Most of the area’s residential developments are configured for professional couples or single occupants, and include high-rise apartment towers that skirt the height-restricted blocks central to the community. But the Dillon, a recently opened seven-story condominium on West 53rd Street, is sized for families, too, referencing the historic urban fabric and scale of the location. Its protracted and folded south-facing curtain wall and diverse floor plans speak to new generations.
This in fill project, designed by Smith-Miller + Hawkinson Architects for the SDS Procida Development Group, features a 176,000-square-foot concrete structure on a sloping, 300-foot-long, L-shaped site.
Referring to such urban works as Le Corbusier’s Ville Radieuse, design principal Henry Smith-Miller worked closely with project architect Christian Uhl and executive architect Richard DeMarco of Montroy Andersen DeMarco to devise a livable, high-density scheme. What they came up with is an innovative 83-unit hybrid project comprising 52 unique layouts.
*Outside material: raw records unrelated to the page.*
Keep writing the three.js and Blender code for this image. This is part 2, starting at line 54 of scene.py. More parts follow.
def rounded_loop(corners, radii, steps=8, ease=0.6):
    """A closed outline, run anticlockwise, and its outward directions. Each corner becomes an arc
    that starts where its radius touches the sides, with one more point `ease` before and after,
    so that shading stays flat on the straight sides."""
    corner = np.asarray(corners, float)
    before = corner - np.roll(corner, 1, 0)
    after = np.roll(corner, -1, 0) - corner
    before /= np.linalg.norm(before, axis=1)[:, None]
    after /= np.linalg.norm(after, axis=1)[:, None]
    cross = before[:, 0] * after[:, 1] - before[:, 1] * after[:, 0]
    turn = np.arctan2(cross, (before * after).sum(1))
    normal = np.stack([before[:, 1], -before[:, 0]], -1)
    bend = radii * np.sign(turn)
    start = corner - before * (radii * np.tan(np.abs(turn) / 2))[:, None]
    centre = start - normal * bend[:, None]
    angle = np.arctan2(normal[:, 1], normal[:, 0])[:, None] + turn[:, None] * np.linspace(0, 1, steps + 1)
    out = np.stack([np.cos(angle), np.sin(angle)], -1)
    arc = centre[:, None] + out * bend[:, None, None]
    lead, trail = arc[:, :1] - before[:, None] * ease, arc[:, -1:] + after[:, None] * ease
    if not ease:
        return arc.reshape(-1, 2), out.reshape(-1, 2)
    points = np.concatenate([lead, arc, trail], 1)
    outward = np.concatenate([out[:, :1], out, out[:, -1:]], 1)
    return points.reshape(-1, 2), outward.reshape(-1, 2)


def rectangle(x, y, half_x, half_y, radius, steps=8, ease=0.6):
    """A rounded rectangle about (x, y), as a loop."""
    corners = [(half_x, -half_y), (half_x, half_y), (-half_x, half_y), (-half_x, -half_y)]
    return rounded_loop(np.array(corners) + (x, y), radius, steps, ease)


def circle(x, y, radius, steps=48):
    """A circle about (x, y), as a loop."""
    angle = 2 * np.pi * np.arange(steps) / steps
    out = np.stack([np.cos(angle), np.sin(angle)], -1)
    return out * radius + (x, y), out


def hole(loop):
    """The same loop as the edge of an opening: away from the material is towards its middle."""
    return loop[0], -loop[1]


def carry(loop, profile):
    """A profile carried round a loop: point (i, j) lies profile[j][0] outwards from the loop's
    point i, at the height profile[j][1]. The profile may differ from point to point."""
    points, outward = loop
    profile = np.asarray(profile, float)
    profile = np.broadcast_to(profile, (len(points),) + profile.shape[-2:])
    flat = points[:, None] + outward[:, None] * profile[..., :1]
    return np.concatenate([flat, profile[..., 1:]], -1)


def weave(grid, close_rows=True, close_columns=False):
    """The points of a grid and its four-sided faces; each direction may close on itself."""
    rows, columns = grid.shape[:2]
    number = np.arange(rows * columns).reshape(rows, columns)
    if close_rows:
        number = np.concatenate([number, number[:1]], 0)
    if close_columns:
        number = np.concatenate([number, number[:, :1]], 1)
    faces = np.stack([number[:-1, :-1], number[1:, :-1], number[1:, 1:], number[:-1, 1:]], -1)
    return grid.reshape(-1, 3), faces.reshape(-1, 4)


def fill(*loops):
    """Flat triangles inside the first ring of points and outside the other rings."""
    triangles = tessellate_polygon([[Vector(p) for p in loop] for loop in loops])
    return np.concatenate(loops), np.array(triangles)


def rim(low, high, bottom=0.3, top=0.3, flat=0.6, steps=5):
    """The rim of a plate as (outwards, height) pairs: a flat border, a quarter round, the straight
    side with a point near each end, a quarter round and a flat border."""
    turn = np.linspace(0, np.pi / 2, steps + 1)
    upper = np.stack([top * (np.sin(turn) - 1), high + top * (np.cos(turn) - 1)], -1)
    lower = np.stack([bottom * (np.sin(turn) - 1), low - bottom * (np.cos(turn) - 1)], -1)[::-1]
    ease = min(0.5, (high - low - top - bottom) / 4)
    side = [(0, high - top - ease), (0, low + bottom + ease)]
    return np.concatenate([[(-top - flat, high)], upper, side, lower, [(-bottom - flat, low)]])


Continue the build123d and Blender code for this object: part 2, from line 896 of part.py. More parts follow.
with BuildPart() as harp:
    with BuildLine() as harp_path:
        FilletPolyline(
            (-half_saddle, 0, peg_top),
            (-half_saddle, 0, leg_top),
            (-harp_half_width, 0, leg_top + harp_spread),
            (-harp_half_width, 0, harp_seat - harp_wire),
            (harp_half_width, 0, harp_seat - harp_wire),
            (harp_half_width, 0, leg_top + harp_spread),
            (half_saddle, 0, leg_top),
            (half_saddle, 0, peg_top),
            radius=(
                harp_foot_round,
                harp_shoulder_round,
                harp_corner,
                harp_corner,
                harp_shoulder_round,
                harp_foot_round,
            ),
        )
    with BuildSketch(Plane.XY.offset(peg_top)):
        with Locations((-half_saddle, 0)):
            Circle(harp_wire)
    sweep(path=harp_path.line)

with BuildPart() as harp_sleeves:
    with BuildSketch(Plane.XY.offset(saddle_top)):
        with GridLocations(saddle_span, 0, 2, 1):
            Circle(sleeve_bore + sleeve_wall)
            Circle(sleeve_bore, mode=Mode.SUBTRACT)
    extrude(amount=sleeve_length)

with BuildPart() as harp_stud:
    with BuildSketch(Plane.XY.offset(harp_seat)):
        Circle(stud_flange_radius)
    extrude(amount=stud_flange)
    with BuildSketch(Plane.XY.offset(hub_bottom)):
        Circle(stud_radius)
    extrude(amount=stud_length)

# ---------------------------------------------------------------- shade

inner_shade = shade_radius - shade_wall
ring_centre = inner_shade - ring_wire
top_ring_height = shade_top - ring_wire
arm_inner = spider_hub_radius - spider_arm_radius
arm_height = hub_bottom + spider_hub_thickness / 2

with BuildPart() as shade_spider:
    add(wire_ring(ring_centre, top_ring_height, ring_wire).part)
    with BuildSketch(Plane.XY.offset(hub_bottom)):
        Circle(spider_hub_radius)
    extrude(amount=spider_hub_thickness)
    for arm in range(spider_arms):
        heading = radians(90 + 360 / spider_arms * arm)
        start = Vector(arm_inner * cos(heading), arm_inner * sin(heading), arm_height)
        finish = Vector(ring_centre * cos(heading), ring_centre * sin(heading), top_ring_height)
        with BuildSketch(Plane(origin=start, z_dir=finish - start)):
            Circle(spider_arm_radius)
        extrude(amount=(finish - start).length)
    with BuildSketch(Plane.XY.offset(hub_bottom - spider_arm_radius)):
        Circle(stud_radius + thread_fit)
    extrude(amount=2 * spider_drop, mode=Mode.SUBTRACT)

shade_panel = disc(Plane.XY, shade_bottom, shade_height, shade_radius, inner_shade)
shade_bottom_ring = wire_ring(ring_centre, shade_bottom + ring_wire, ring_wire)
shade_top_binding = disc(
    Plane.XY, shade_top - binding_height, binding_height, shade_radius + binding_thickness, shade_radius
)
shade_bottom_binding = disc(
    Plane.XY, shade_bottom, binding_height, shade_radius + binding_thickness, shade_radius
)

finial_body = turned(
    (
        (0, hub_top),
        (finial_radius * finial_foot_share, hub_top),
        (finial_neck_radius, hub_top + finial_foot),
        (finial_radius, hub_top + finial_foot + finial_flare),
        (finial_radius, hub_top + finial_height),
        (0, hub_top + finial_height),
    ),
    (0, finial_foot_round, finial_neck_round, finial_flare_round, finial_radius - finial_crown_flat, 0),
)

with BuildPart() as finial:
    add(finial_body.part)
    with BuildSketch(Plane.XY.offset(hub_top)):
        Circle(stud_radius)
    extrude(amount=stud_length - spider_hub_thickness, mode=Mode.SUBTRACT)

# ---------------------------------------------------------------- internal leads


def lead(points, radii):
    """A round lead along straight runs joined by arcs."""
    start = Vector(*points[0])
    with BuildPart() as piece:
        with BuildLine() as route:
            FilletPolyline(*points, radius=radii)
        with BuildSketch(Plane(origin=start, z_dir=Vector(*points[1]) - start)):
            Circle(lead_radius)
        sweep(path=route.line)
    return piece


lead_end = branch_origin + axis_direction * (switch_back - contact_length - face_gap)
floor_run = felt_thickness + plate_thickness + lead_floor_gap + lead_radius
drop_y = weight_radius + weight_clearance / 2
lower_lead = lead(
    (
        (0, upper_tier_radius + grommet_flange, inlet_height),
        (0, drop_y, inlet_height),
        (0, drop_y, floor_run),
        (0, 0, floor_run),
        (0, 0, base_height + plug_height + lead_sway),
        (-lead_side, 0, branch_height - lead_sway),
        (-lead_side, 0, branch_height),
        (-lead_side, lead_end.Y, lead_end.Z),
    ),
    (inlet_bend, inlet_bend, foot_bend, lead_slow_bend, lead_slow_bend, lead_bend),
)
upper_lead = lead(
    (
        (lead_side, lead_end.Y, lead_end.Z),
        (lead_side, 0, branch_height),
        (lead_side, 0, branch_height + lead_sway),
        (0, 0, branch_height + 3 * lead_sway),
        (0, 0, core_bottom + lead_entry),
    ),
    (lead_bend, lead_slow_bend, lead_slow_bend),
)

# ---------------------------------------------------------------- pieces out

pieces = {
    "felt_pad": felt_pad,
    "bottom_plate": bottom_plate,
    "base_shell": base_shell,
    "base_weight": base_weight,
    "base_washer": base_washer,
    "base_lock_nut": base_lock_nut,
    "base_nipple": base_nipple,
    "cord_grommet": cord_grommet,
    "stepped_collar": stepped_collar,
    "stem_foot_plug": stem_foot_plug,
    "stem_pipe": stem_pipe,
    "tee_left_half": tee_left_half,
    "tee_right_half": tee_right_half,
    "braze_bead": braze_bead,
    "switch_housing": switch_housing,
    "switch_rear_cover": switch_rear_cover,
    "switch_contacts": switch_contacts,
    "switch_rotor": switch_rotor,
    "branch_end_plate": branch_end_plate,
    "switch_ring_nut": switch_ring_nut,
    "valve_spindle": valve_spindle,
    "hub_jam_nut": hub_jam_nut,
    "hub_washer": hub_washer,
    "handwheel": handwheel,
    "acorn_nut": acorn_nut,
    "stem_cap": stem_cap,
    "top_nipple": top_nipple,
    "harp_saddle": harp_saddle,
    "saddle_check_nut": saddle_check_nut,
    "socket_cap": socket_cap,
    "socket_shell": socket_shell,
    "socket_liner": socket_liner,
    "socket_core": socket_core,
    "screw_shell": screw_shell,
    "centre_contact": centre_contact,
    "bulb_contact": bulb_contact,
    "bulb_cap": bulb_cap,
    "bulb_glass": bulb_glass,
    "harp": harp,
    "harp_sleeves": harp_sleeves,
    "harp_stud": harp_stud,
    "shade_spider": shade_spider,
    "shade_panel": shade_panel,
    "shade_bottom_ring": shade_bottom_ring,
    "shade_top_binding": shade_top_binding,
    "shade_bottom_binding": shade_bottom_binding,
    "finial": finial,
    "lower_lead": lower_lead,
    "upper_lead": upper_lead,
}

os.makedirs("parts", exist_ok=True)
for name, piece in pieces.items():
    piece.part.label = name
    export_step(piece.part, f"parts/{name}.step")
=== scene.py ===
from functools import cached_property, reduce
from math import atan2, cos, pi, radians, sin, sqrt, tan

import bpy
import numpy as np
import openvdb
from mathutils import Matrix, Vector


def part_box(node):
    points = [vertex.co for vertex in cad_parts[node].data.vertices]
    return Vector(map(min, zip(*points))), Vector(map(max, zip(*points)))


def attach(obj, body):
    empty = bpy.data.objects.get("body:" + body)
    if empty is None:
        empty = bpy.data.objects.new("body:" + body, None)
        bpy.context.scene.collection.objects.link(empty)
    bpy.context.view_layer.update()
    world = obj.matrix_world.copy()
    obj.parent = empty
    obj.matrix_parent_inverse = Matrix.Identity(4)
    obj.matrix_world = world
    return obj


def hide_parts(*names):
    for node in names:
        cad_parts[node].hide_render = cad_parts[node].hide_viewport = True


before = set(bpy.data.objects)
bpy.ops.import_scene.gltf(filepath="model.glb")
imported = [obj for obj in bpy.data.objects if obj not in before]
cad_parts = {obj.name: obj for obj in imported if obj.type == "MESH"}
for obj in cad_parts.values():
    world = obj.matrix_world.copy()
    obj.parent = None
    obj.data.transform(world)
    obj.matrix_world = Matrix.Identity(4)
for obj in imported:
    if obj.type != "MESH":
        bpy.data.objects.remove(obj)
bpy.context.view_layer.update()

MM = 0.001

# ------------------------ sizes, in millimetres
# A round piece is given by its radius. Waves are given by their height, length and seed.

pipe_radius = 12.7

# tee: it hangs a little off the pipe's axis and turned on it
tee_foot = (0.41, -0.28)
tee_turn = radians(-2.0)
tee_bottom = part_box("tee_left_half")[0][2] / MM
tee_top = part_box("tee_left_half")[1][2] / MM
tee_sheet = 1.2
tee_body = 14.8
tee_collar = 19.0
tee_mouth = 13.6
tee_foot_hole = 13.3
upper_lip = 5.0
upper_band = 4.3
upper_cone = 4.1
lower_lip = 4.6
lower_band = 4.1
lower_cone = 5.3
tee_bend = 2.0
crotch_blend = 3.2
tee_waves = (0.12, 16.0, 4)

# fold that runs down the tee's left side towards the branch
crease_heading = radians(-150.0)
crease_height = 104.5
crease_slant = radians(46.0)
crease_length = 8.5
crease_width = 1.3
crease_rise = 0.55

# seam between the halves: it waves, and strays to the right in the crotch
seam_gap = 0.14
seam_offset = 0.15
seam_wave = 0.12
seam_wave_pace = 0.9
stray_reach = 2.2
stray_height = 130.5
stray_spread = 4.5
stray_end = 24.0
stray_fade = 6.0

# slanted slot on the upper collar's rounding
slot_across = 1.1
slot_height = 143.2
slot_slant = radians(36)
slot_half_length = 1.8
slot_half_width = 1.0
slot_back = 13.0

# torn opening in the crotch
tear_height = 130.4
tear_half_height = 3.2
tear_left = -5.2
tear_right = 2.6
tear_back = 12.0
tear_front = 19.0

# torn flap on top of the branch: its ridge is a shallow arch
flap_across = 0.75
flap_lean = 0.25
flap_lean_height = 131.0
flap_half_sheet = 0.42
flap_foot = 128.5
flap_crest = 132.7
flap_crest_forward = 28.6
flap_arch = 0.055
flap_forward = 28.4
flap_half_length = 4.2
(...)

Nine triplex townhouses line the street on the building’s east end, each having a dedicated entrance, backyard, and basement with adjacent parking space. Directly above, 22 duplexes — some with private roof rights — are organized along skip-stop corridors on the fourth and seventh floors to maximize the spatial potential of the volume. At the building’s deeper west end, 52 studios and one- and two-bedroom apartments top the condo’s common areas, an entrance to underground parking, and a loftlike, 6,000-square-foot commercial unit that fronts West 54th Street.
“It’s packed with salable square feet,” notes Smith-Miller. Indeed, all of the units are daylight-filled and have wood floors, spacious closets, and terrific kitchens and baths. Clearly, the architects have created equally pleasing residences that consider the needs of real New Yorkers. Since it opened in September, says developer Mario Procida, the Dillon is nearly 50 percent sold.